I have been exploring and experimenting Tunee AI. I am writing this to provide critical feedback regarding the quality of the downloaded stems. The stem separation feature needs significant improvement. The downloaded stems are of poor quality, exhibiting heavy bleeding between the tracks.

The individual stems (e.g., Vocals, Drums, Instruments) are highly compromised by artifacts, primarily severe bleeding. I have found the isolated tracks to be heavily contaminated with audio from other elements of the mix. For example, the vocal stem contains audible instrumental bleed, and the instrumental stems contain significant vocal remnants.

As a producer/remixer, this level of bleed and contamination renders the stems completely unusable for clean production work. They cannot be reliably mixed, mastered, or repurposed in an external DAW, which defeats the entire purpose of offering a stem download feature. The current quality is far below the standard required for professional and even high-hobbyist music creation.
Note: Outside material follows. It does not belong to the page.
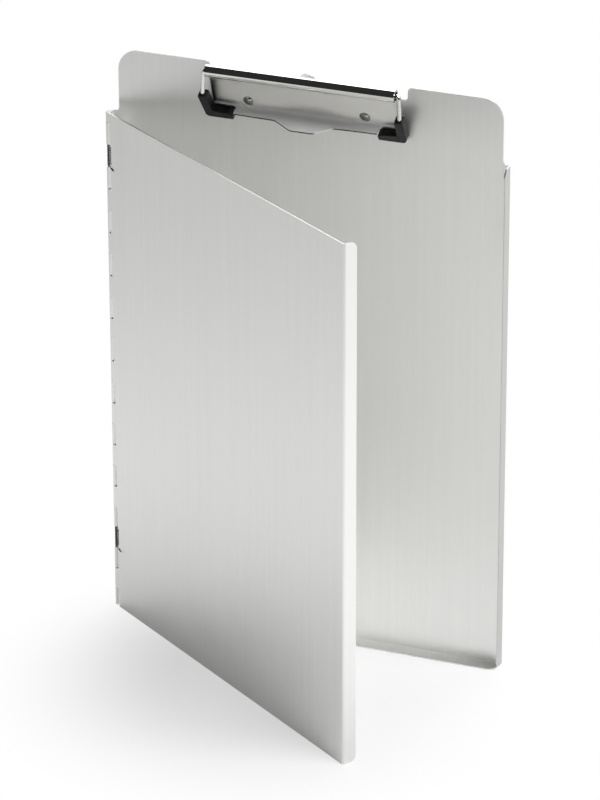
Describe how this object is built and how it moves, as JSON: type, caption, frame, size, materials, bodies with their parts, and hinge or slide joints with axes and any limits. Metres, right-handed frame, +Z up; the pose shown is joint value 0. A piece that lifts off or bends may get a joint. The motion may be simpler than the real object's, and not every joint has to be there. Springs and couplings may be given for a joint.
{
  "type": "clipboard case",
  "caption": "Flat sheet-metal clipboard case: a shallow tray with a spring clip and hanging eye at its head, and a rimmed cover on a rolled side hinge, standing ajar.",
  "frame": {"origin": "on the surface the case stands on, in the middle of its bounding box", "axes": "+X along the board from the hinge to the free side, +Y towards the board's back, +Z up"},
  "size_m": [0.235, 0.1432, 0.3417],
  "materials": {
    "satin_aluminium": "satin, finely brushed",
    "pin_steel": "drawn wire",
    "spring_steel": "dark oiled spring wire",
    "clip_steel": "bright nickel",
    "wire_steel": "bright nickel on wire",
    "rivet_aluminium": "plain",
    "black_rubber": "moulded, satin black"
  },
  "bodies": {
    "tray": {"tray_board": "satin_aluminium", "hinge_pin": "pin_steel", "clip_base": "clip_steel", "clip_rivet_left": "rivet_aluminium", "clip_rivet_right": "rivet_aluminium"},
    "cover": {"cover": "satin_aluminium", "hinge_spring_upper": "spring_steel", "hinge_spring_lower": "spring_steel"},
    "clip_jaw": {"clip_plate": "clip_steel", "clip_wire": "wire_steel", "corner_boot_left": "black_rubber", "corner_boot_right": "black_rubber"},
    "eye": {"hanging_eye": "clip_steel"}
  },
  "joints": [
    {"name": "cover_swing", "type": "hinge", "parent": "tray", "child": "cover", "pos_m": [-0.11585, 0.06206, 0.15], "axis": [0, 0, 1], "range_deg": [-175, 34.5], "deforming": ["hinge_spring_upper", "hinge_spring_lower"]},
    {"name": "clip_jaw_lift", "type": "hinge", "parent": "tray", "child": "clip_jaw", "pos_m": [0, 0.05861, 0.3382], "axis": [-1, 0, 0], "range_deg": [0, 40], "stiffness_Nm_per_rad": 0.3, "springref_deg": -57.3},
    {"name": "hanging_eye_slide", "type": "slide", "parent": "tray", "child": "eye", "axis": [0, 0, 1], "range_m": [0, 0.009]}
  ]
}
I strongly recommend prioritizing the retraining or upgrade of your underlying AI model for stem separation. The core quality of the isolated tracks must be improved to achieve a cleaner separation with minimal cross-talk and artifacts. This is a crucial feature for your user base, and its current state significantly limits the platform’s value for producers.

Thank you for considering this feedback. I look forward to seeing this feature improve in future updates.

2 Likes

Hi there,Thank you so much for the detailed feedback — we truly appreciate it.

We’ve taken note of your suggestions, and will be releasing an improved version of our stem separation feature later this week. Once it’s live, we’d love for you to try it out and let us know whether the new quality meets your needs.

1 Like

Stem separation will never be as good as raw stems recorded in a DAW. This is because when a song is mixed, the affects of frequency and dynamics effect each instrument, ie, a frequency that is occupied by a Vocal and a guitar, normal the mixing engineer will prioritise one over the other, so the guitar will lose some frequencies as well as level. So when you extract the guitars from a mixed song, will have missing frequencies and level/dynamics.
Currently AI creates the song in one process. When AI becomes smart enough to create each instrument raw stem and then mix, only then it can provide raw stems. Until then, it won’t be possible to get good stems. Maybe in the near future.

1 Like